You don’t have to venture very deep into the heart of your average evangelical Sunday to attend a service that avoids talking about discomfort or pain in life. There’s nothing wrong with joy or contentment, but church shouldn’t be a place where life looks polished and easy yet for many, this is the reality. The messiness of life isn’t welcome. So easily, reaching out to the poor and heartbroken can be sidelined instead of being core to what we do.

Waits’ music didn’t win the Nobel Prize, but it hints at something that’s easy for Christians to forget: Waits knows the poor have a unique experience of God and his mercy.

Jesus is clear about this. “Blessed are the poor in spirit.” “Blessed are those who mourn.” Waits’ music not only teaches us about our own brokenness, it serves to bring people who should be the focus of our attention, our mercy and our kindness back into the limelight. Jesus had a particular affinity for the “least of these” and Waits points us back to who God came to earth to rescue.

In particular, Waits helps us see five different kinds of brokenness the Bible speaks to.

The Downtrodden

Life is tough, that much doesn’t need to be said. It’s enough to bury you alive. We inhabit a world gone awry, and it’s grim out there, and pretending all is well when it’s not can often make your experience much more lonely. “Tom Traubert’s Blues” is about alcoholism, alienation and a string of bad luck. This growling gentle waltz reveals what life can feel like at the bottom. “And it’s a battered old suitcase to a hotel someplace, and a wound that will never heal.”

Scripture is littered with parallels to Waits’ compassion for the suffering. Jesus came to heal those with wounds they feel hopelessness toward. From the exiled Israelites to the beggars and homeless of ancient Judea, the bible has a focus on those going through extreme difficulty.

And throughout the Bible, we’re reminded that we’re not alone. “The Lord is close to the brokenhearted and saves those who are crushed in spirit.” (Psalm 34:18)

The Failures

Failure is normal. You’re never completely in control. In our drive for success and maintaining a façade of perfection across our social media feeds, the reality of failure terrifies us. Throughout Waits’ music, we learn our achievements—or lack of them—don’t define us. They can easily fade into the wind along with the rest of our accomplishments or progress.

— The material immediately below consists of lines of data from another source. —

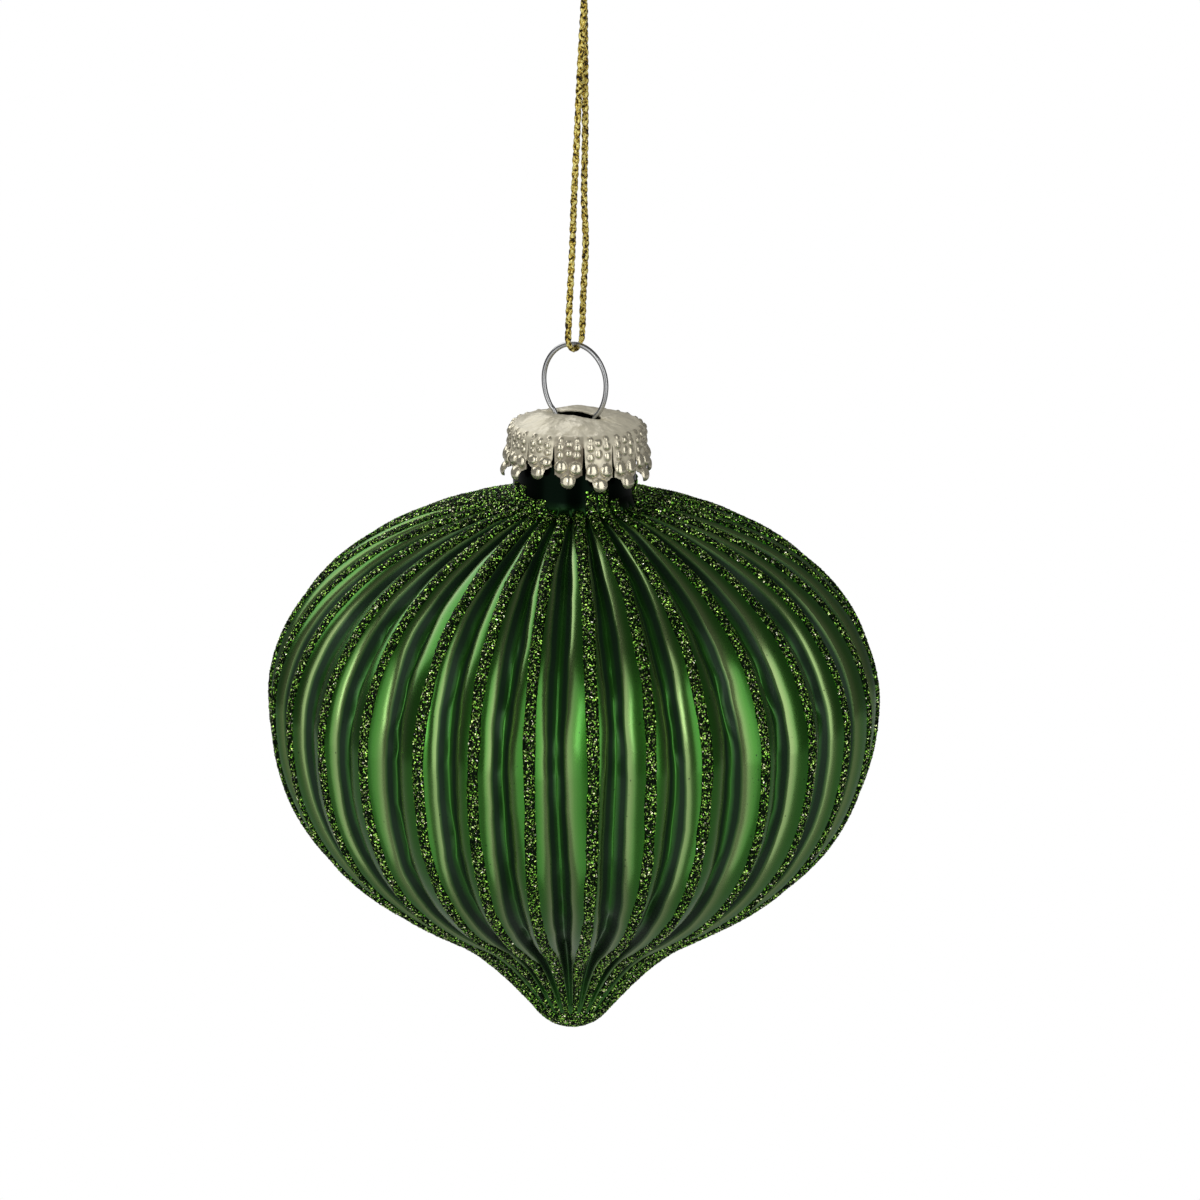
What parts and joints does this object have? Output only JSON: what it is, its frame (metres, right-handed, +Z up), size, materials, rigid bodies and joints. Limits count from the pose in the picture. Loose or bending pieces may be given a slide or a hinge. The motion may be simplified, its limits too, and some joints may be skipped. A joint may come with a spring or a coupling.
{
  "type": "teardrop glass ornament",
  "caption": "Hollow teardrop glass ornament with fluted sides, glitter lines on the ribs, a crown cap, a wire eye and a gold hanging cord.",
  "frame": {"origin": "the hang point, in the crotch of the cord loop just under its knot", "axes": "+Z up along the ornament's axis, +X along the plane of the wire eye, +Y through the eye"},
  "size_m": [0.081, 0.081, 0.1662],
  "materials": {
    "green_lacquer": "opaque satin metallic green lacquer over blown glass",
    "glitter": "green and black glitter in clear glue",
    "champagne_metal": "stamped thin metal, pale champagne, bright",
    "steel_wire": "drawn bright steel wire",
    "gold_cord": "braided metallic gold thread"
  },
  "bodies": {
    "cord_loop": {"hanging_cord": "gold_cord", "cord_knot": "gold_cord"},
    "hanger": {"wire_hanger": "steel_wire"},
    "crown": {"cap": "champagne_metal"},
    "drop": {"glass_neck": "green_lacquer", "glass_body": "green_lacquer", "glitter_band_01": "glitter", "glitter_band_02": "glitter", "glitter_band_03": "glitter", "glitter_band_04": "glitter", "glitter_band_05": "glitter", "glitter_band_06": "glitter", "glitter_band_07": "glitter", "glitter_band_08": "glitter", "glitter_band_09": "glitter", "glitter_band_10": "glitter", "glitter_band_11": "glitter", "glitter_band_12": "glitter", "glitter_band_13": "glitter", "glitter_band_14": "glitter", "glitter_band_15": "glitter", "glitter_band_16": "glitter", "glitter_band_17": "glitter", "glitter_band_18": "glitter", "glitter_band_19": "glitter", "glitter_band_20": "glitter", "glitter_band_21": "glitter", "glitter_band_22": "glitter", "glitter_band_23": "glitter", "glitter_band_24": "glitter", "glitter_band_25": "glitter", "glitter_band_26": "glitter", "glitter_band_27": "glitter", "glitter_band_28": "glitter", "glitter_band_29": "glitter", "glitter_band_30": "glitter", "glitter_tip": "glitter"}
  },
  "joints": [
    {"name": "hanger_swing", "type": "hinge", "parent": "cord_loop", "child": "hanger", "pos_m": [0, 0, -0.06], "axis": [1, 0, 0], "range_deg": [-90, 90]},
    {"name": "cap_slide", "type": "slide", "parent": "hanger", "child": "crown", "axis": [0, 0, 1], "range_m": [-0.0015, 0]},
    {"name": "glass_pull_off", "type": "slide", "parent": "crown", "child": "drop", "axis": [0, 0, 1], "range_m": [-0.03, 0]}
  ]
}
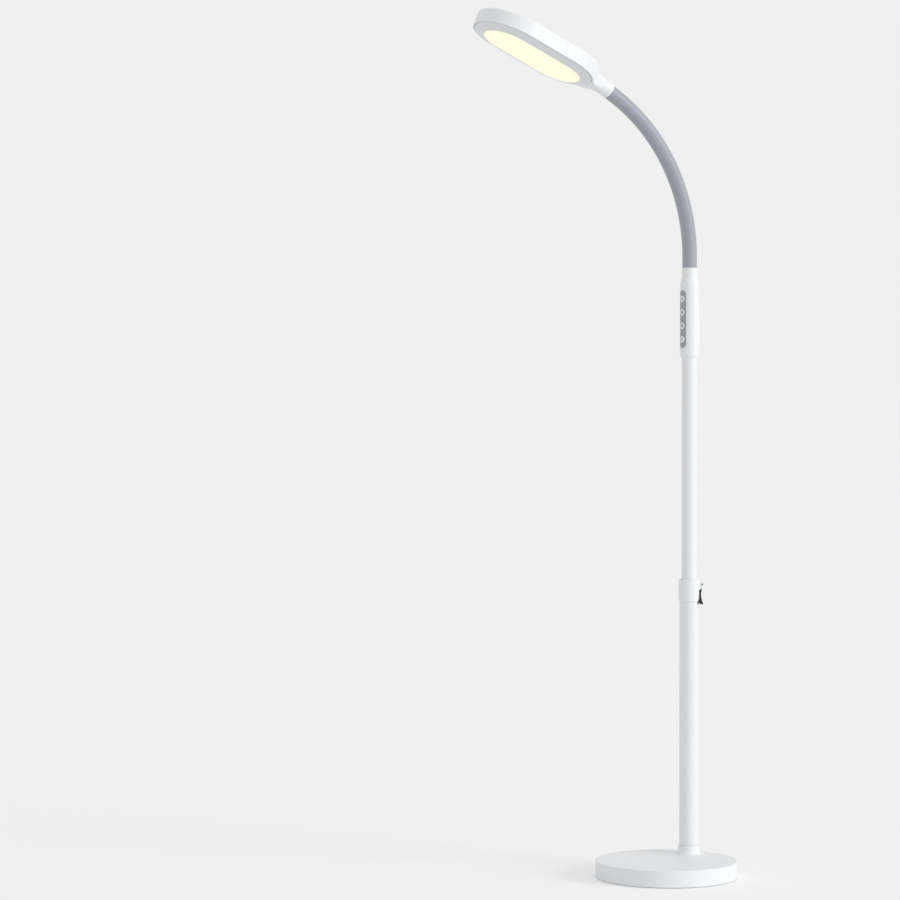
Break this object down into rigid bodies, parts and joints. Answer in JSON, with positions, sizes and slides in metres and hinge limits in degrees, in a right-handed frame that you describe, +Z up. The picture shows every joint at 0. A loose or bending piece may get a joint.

The Bible is marked by strings of catastrophic and almighty failures.

Adam and Eve screwed up perfection. Moses failed as an Egyptian prince, then failed to lead the Israelites into the Promised Land. Peter failed to be as steadfast to Jesus as he claimed he would. The disciple Simon failed to start a revolution. But the Bible teaches that failure isn’t the end, not when we’re in Christ. The Bible says, “We have fallen, but we will rise again. We are in darkness now, but the Lord will give us light.” (Micah 7:8)

Waits authored a soundtrack to human failures—a soundtrack that points to Jesus’ story of redemption.

The Lovelorn

Love can be a mess. Our misalignment to God’s plan for relationship can often end in loneliness or havoc. In “Hang Down Your Head,” the narrator knows he isn’t to blame, but that makes the split no easier. “Tear the promise from my heart, tear my heart today. You have found another, oh baby, I must go away.”

The grief over a failed relationship is a singular variety of great pain. Whether it’s romantic disappointment or relational wounds, the Bible says “He heals the brokenhearted and binds up their wounds.” (Psalms 147:3) In Matthew 11:28, Jesus says, “Come to me, all who labor and are heavy laden, and I will give you rest.”

The Outcasts

No one is normal. Eccentricity is okay, and should be met with grace and empathy. We’re a complicated and volatile mix of atoms. And like the clanging anthems on Swordfishtrombones, being brash, bawdy and off-the-wall is not only OK, it’s sometimes necessary. “There are many rooms in this house of madness,” Waits said in a 2002 interview, “enter them all, son, before you finish.”

Like Waits, Jesus loved outcasts.

While living as a homeless wanderer through Israel, Jesus was himself an outsider and spent his time with social pariahs: people who were in some way racially, financially, physically or morally different than those making up the majority in Judea. For that reason, he enjoyed huge popularity amongst Judea’s poor. “But when you give a feast, invite the poor, the crippled, the lame, the blind.” (Luke 14:13)

The Abandoned

Life can be cruel and people can exit our lives for a variety of reasons. From Waits’ “Fall of Troy”: “It’s hard to say grace and sit in the place of someone missing at the table… my legs ache, my heart is sore, the well is full of pennies.” We accumulate bruises but that doesn’t mean we should throw down our hope, our self-respect or our will to endure.

Across testaments, the Bible emphasizes that God won’t reject or abandon you. From Deuteronomy 31:8 “He will be with you. He won’t abandon you or leave you,” to Jesus’ words in Matthew 28:20, “And behold, I am with you always, to the end of the age,” the Bible’s message and Waits’ music points us to one truth: Whatever you’re walking through today, you’re not doing it alone.